> _SUPPLIED INFORMATION_
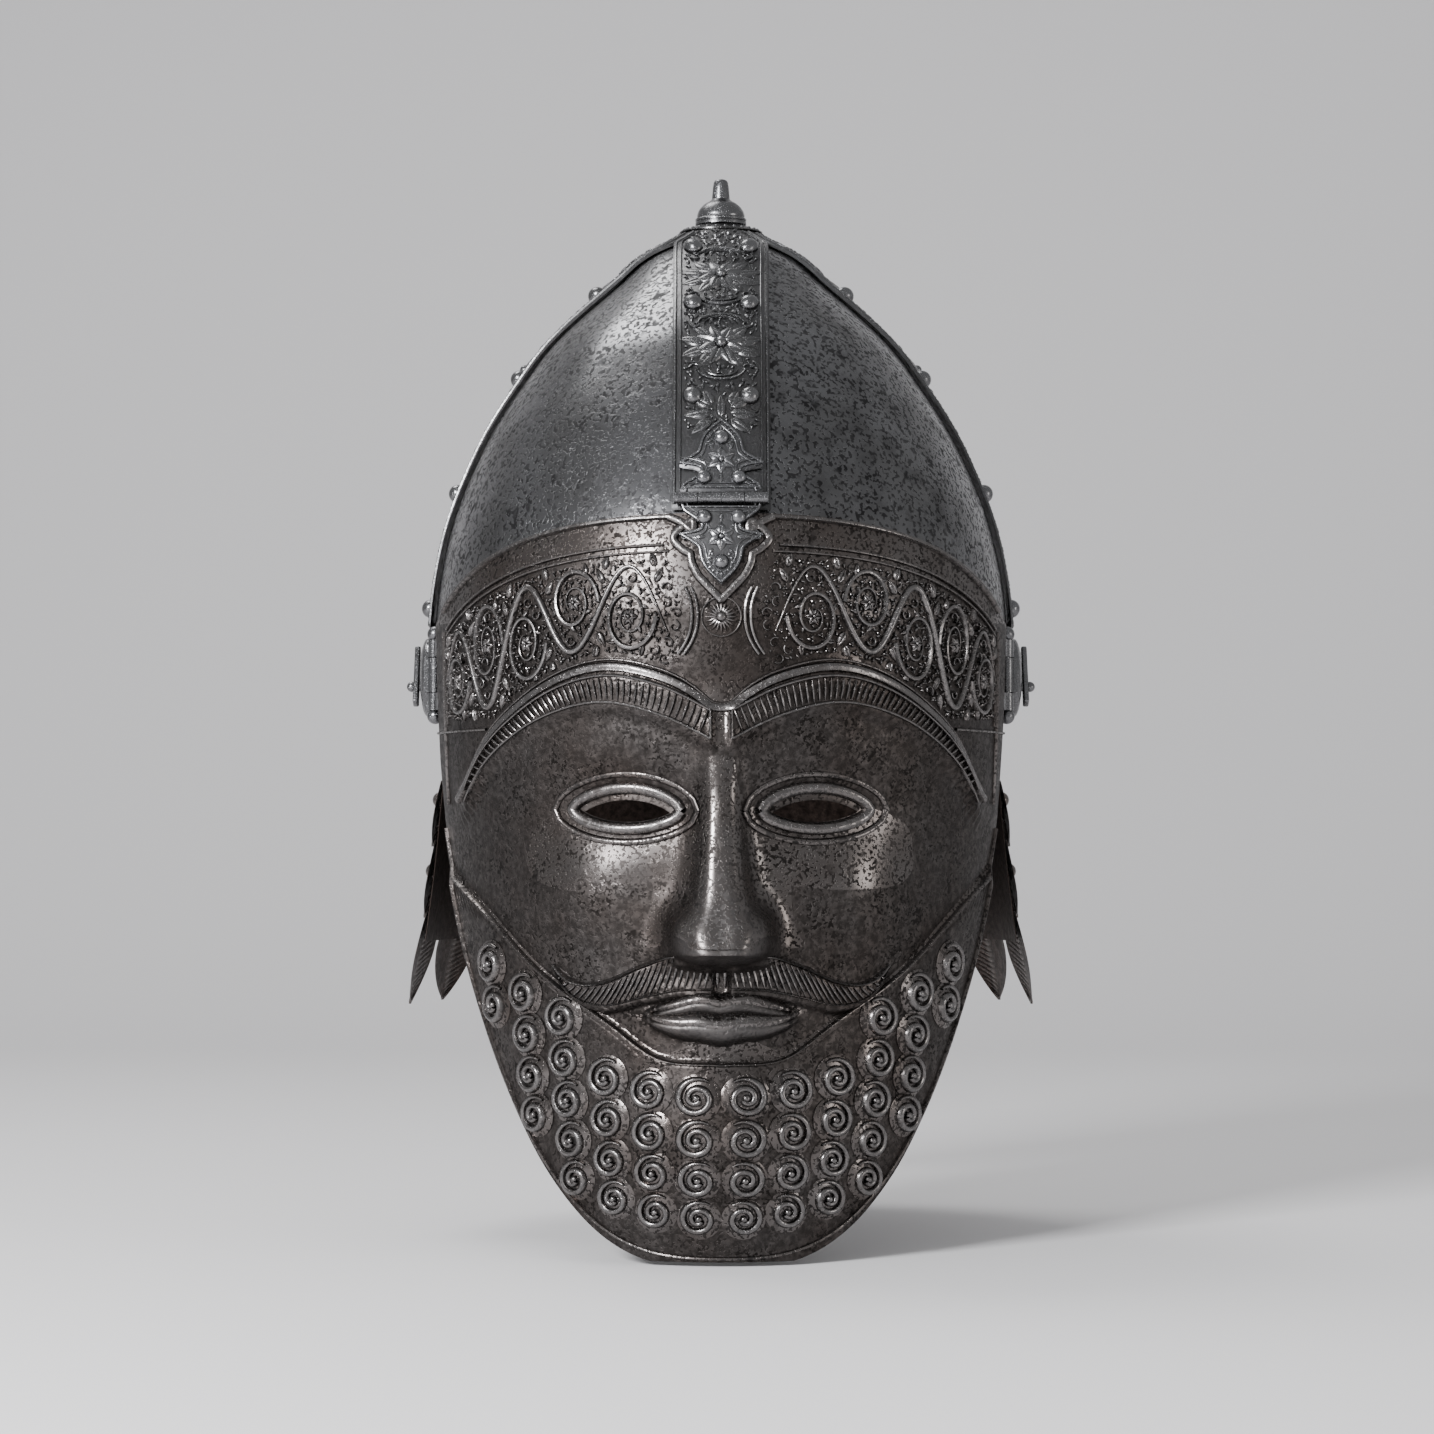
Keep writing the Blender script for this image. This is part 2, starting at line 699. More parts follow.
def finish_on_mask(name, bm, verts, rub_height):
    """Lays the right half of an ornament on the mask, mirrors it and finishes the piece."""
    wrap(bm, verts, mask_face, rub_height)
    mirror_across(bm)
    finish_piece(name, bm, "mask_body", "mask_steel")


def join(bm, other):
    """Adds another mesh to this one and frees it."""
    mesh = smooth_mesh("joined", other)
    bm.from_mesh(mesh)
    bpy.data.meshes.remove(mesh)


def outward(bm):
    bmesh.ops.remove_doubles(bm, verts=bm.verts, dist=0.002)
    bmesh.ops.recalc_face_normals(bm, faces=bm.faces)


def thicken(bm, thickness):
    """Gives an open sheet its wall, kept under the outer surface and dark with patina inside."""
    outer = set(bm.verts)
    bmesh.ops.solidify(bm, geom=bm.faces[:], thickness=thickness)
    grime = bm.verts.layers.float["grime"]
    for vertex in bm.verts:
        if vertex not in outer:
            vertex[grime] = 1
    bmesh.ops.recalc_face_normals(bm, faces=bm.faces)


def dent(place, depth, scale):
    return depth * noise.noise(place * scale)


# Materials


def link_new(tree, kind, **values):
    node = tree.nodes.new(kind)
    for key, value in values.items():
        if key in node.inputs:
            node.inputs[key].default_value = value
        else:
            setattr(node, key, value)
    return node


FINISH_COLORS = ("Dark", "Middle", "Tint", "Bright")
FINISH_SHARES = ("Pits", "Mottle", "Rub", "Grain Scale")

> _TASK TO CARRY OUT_
Find the lines above that contain the word "this" and collect them.

> _RESULT_
Keep writing the Blender script for this image. This is part 2, starting at line 699. More parts follow.
    """Adds another mesh to this one and frees it."""